» **Task objective**
Provide an exact reproduction of every entry.

» **Records shown**
>> Start

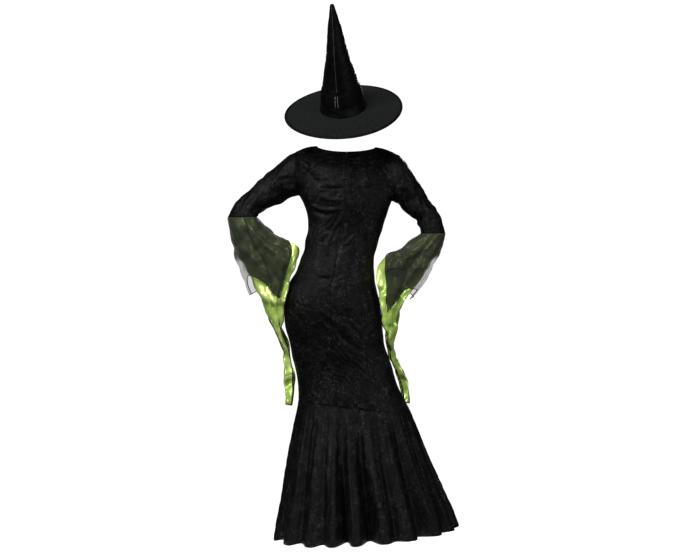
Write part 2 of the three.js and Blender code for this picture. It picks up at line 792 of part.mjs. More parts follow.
const costume = new THREE.Group()
costume.name = 'witch_costume'
costume.add(frontPanel())
costume.add(backPanel('back_panel_left', 1, 0))
costume.add(backPanel('back_panel_right', 0, -1))
costume.add(zipTape())
costume.add(zipSlider(zipFrame()))
costume.add(zipPull(zipFrame()))
costume.add(sleeve('sleeve_left', leftSleeveRings, leftArmhole, 1))
costume.add(sleeve('sleeve_right', rightSleeveRings, rightArmhole, -1))
costume.add(satinCuff('satin_cuff_left', leftCuff))
costume.add(satinCuff('satin_cuff_right', rightCuff))
costume.add(netCuff('net_cuff_left', leftCuff))
costume.add(netCuff('net_cuff_right', rightCuff))
const foldSteps = flounceFolds.length * columnsPerFold
const backSteps = backFolds * columnsPerFold
const halfFold = columnsPerFold / 2
costume.add(flounceHalf('flounce_back', foldSteps - halfFold, backSteps))
costume.add(flounceHalf('flounce_front', backSteps - halfFold, foldSteps - backSteps))
const hatPlace = hatFrame()
const brim = brimSurface(hatPlace)
costume.add(hatCone(hatPlace))
costume.add(hatBand(hatPlace))
costume.add(clothWall('hat_brim', brim, feltThickness, feltMaterial))
costume.add(brimBinding(brim))

export default costume
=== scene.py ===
import json
import math

import bpy
import numpy as np
from mathutils import Matrix, Vector

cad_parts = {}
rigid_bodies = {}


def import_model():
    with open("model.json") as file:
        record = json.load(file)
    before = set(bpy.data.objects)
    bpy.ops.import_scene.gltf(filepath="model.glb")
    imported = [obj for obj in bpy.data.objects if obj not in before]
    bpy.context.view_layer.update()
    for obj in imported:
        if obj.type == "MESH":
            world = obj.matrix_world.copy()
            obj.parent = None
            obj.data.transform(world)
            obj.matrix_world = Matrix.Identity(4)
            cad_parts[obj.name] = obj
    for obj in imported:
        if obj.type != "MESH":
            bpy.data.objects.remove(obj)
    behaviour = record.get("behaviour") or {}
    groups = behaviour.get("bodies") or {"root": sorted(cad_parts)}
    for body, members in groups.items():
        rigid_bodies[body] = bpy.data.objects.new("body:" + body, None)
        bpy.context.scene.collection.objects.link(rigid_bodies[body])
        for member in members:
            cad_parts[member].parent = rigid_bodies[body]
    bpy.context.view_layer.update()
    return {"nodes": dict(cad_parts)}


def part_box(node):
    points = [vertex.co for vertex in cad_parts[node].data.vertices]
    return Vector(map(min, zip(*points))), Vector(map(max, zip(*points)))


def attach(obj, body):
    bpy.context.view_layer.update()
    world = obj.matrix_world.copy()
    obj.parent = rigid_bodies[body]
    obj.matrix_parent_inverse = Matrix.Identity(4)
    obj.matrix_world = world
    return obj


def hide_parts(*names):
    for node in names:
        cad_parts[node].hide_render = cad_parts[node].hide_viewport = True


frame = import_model()

# Sizes are in millimetres, and go to metres where a mesh is made.
metre = 0.001
degree = math.pi / 180

cloth = {
    "velvet": 1.5,
    "satin": 1.2,
    "net": 1.0,
    "felt": 2.0,
    "halfSeam": 0.3,
    "kneeGap": 0.15,
    "netClearance": 4.6,
    "sleeveGap": 1.45,
    "elbowNumber": 0.034,
}
levels = {"armpit": -188.5, "knee": -965, "hem": -1440}
rowCounts = {"yoke": 7, "bodice": 14}

# level, centre x, half width, back y, front y, slope of the ring across x
figureRings = [
    [-188.5, 2, 174, 90, -112, 0.06],
    [-215, -1, 161, 90, -118, 0.05],
    [-255, -2, 148, 84, -118, 0.04],
    [-300, 3, 139, 78, -108, 0.025],
    [-338, 12, 138, 77, -101, 0.01],
    [-375, 21, 135, 80, -98, 0],
    [-420, 33, 138, 90, -102, 0],
    [-469, 42, 148, 105, -110, 0],
    [-514, 54, 165, 117, -114, 0],
    [-562, 55, 178, 125, -116, 0],
    [-611, 50, 182, 126, -114, 0],
    [-675, 45, 182, 119, -110, 0.005],
    [-742, 31, 178, 110, -106, 0.015],
    [-806, 14, 182, 105, -104, 0.03],
    [-870, -3, 188, 106, -106, 0.055],
    [-915, -18, 196, 110, -110, 0.08],
    [-965, -33, 211, 118, -116, 0.107],
]
flounceRings = [
    [-965, -33, 211, 118, -116, 0.107],
    [-1020, -37, 228, 138, -134, 0.08],
    [-1090, -42, 248, 163, -156, 0.05],
    [-1160, -47, 268, 189, -180, 0.02],
    [-1230, -55, 289, 214, -204, 0],
    [-1300, -63, 308, 238, -226, -0.02],
    [-1370, -70, 330, 260, -248, -0.035],
    [-1440, -75, 348, 280, -268, -0.046],
]
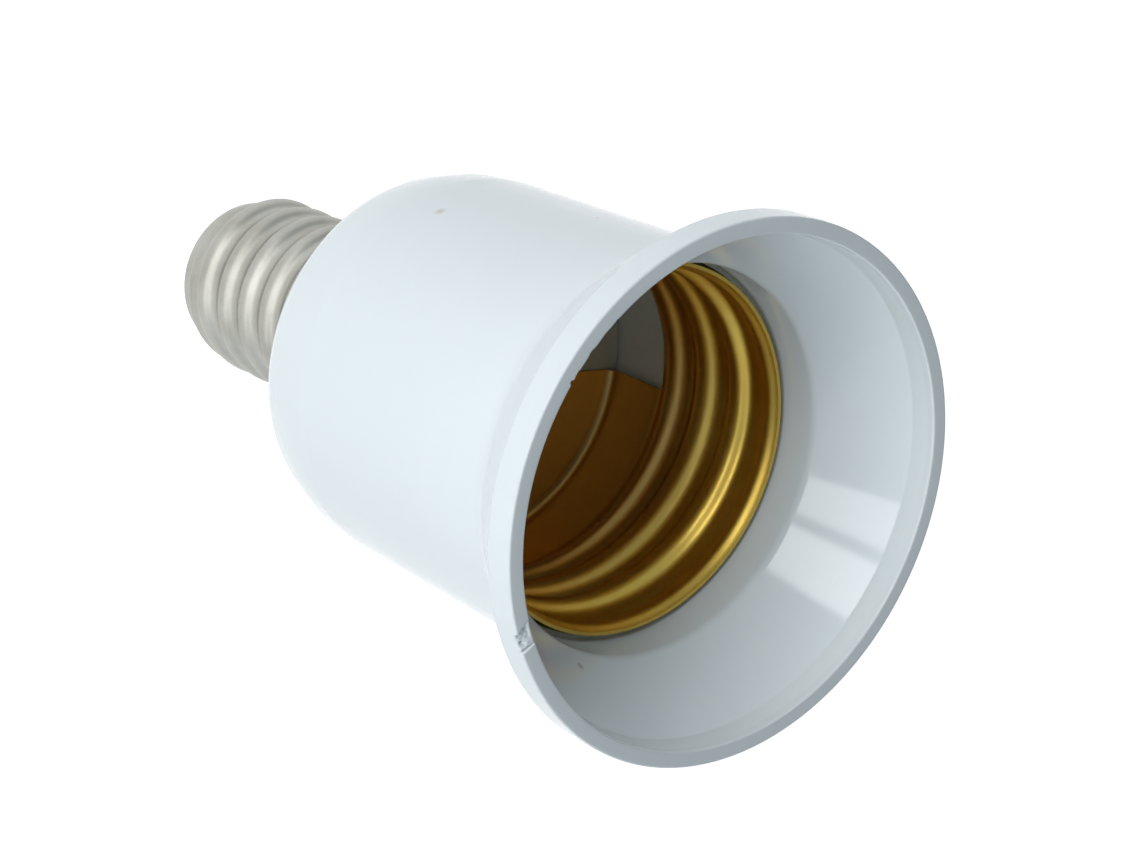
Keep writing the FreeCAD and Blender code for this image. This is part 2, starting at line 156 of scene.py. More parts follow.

>> End

» **Answer for the task**
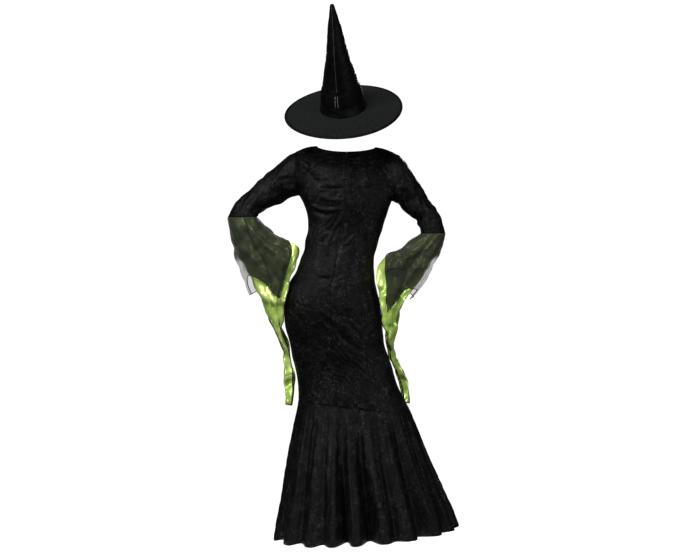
Write part 2 of the three.js and Blender code for this picture. It picks up at line 792 of part.mjs. More parts follow.
const costume = new THREE.Group()
costume.name = 'witch_costume'
costume.add(frontPanel())
costume.add(backPanel('back_panel_left', 1, 0))
costume.add(backPanel('back_panel_right', 0, -1))
costume.add(zipTape())
costume.add(zipSlider(zipFrame()))
costume.add(zipPull(zipFrame()))
costume.add(sleeve('sleeve_left', leftSleeveRings, leftArmhole, 1))
costume.add(sleeve('sleeve_right', rightSleeveRings, rightArmhole, -1))
costume.add(satinCuff('satin_cuff_left', leftCuff))
costume.add(satinCuff('satin_cuff_right', rightCuff))
costume.add(netCuff('net_cuff_left', leftCuff))
costume.add(netCuff('net_cuff_right', rightCuff))
const foldSteps = flounceFolds.length * columnsPerFold
const backSteps = backFolds * columnsPerFold
const halfFold = columnsPerFold / 2
costume.add(flounceHalf('flounce_back', foldSteps - halfFold, backSteps))
costume.add(flounceHalf('flounce_front', backSteps - halfFold, foldSteps - backSteps))
const hatPlace = hatFrame()
const brim = brimSurface(hatPlace)
costume.add(hatCone(hatPlace))
costume.add(hatBand(hatPlace))
costume.add(clothWall('hat_brim', brim, feltThickness, feltMaterial))
costume.add(brimBinding(brim))

export default costume
=== scene.py ===
import json
import math

import bpy
import numpy as np
from mathutils import Matrix, Vector

cad_parts = {}
rigid_bodies = {}


def import_model():
    with open("model.json") as file:
        record = json.load(file)
    before = set(bpy.data.objects)
    bpy.ops.import_scene.gltf(filepath="model.glb")
    imported = [obj for obj in bpy.data.objects if obj not in before]
    bpy.context.view_layer.update()
    for obj in imported:
        if obj.type == "MESH":
            world = obj.matrix_world.copy()
            obj.parent = None
            obj.data.transform(world)
            obj.matrix_world = Matrix.Identity(4)
            cad_parts[obj.name] = obj
    for obj in imported:
        if obj.type != "MESH":
            bpy.data.objects.remove(obj)
    behaviour = record.get("behaviour") or {}
    groups = behaviour.get("bodies") or {"root": sorted(cad_parts)}
    for body, members in groups.items():
        rigid_bodies[body] = bpy.data.objects.new("body:" + body, None)
        bpy.context.scene.collection.objects.link(rigid_bodies[body])
        for member in members:
            cad_parts[member].parent = rigid_bodies[body]
    bpy.context.view_layer.update()
    return {"nodes": dict(cad_parts)}


def part_box(node):
    points = [vertex.co for vertex in cad_parts[node].data.vertices]
    return Vector(map(min, zip(*points))), Vector(map(max, zip(*points)))


def attach(obj, body):
    bpy.context.view_layer.update()
    world = obj.matrix_world.copy()
    obj.parent = rigid_bodies[body]
    obj.matrix_parent_inverse = Matrix.Identity(4)
    obj.matrix_world = world
    return obj


def hide_parts(*names):
    for node in names:
        cad_parts[node].hide_render = cad_parts[node].hide_viewport = True


frame = import_model()

# Sizes are in millimetres, and go to metres where a mesh is made.
metre = 0.001
degree = math.pi / 180

cloth = {
    "velvet": 1.5,
    "satin": 1.2,
    "net": 1.0,
    "felt": 2.0,
    "halfSeam": 0.3,
    "kneeGap": 0.15,
    "netClearance": 4.6,
    "sleeveGap": 1.45,
    "elbowNumber": 0.034,
}
levels = {"armpit": -188.5, "knee": -965, "hem": -1440}
rowCounts = {"yoke": 7, "bodice": 14}

# level, centre x, half width, back y, front y, slope of the ring across x
figureRings = [
    [-188.5, 2, 174, 90, -112, 0.06],
    [-215, -1, 161, 90, -118, 0.05],
    [-255, -2, 148, 84, -118, 0.04],
    [-300, 3, 139, 78, -108, 0.025],
    [-338, 12, 138, 77, -101, 0.01],
    [-375, 21, 135, 80, -98, 0],
    [-420, 33, 138, 90, -102, 0],
    [-469, 42, 148, 105, -110, 0],
    [-514, 54, 165, 117, -114, 0],
    [-562, 55, 178, 125, -116, 0],
    [-611, 50, 182, 126, -114, 0],
    [-675, 45, 182, 119, -110, 0.005],
    [-742, 31, 178, 110, -106, 0.015],
    [-806, 14, 182, 105, -104, 0.03],
    [-870, -3, 188, 106, -106, 0.055],
    [-915, -18, 196, 110, -110, 0.08],
    [-965, -33, 211, 118, -116, 0.107],
]
flounceRings = [
    [-965, -33, 211, 118, -116, 0.107],
    [-1020, -37, 228, 138, -134, 0.08],
    [-1090, -42, 248, 163, -156, 0.05],
    [-1160, -47, 268, 189, -180, 0.02],
    [-1230, -55, 289, 214, -204, 0],
    [-1300, -63, 308, 238, -226, -0.02],
    [-1370, -70, 330, 260, -248, -0.035],
    [-1440, -75, 348, 280, -268, -0.046],
]
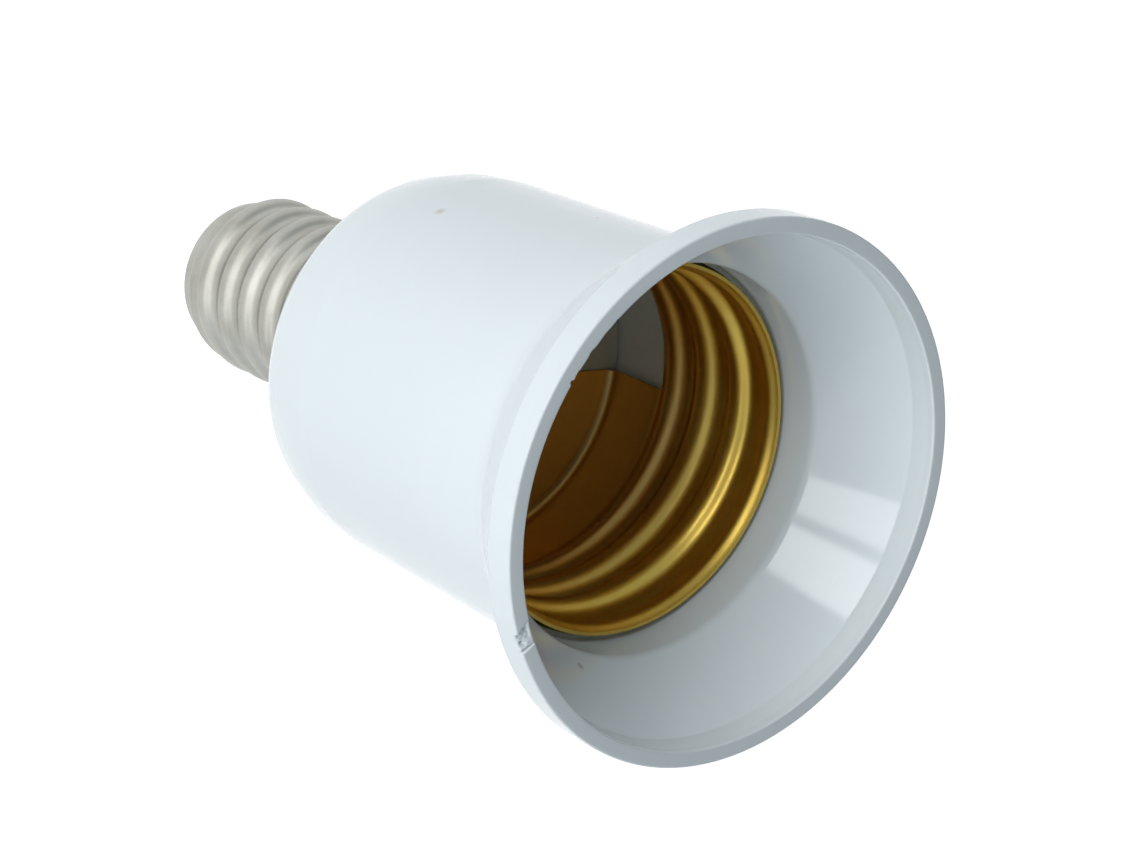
Keep writing the FreeCAD and Blender code for this image. This is part 2, starting at line 156 of scene.py. More parts follow.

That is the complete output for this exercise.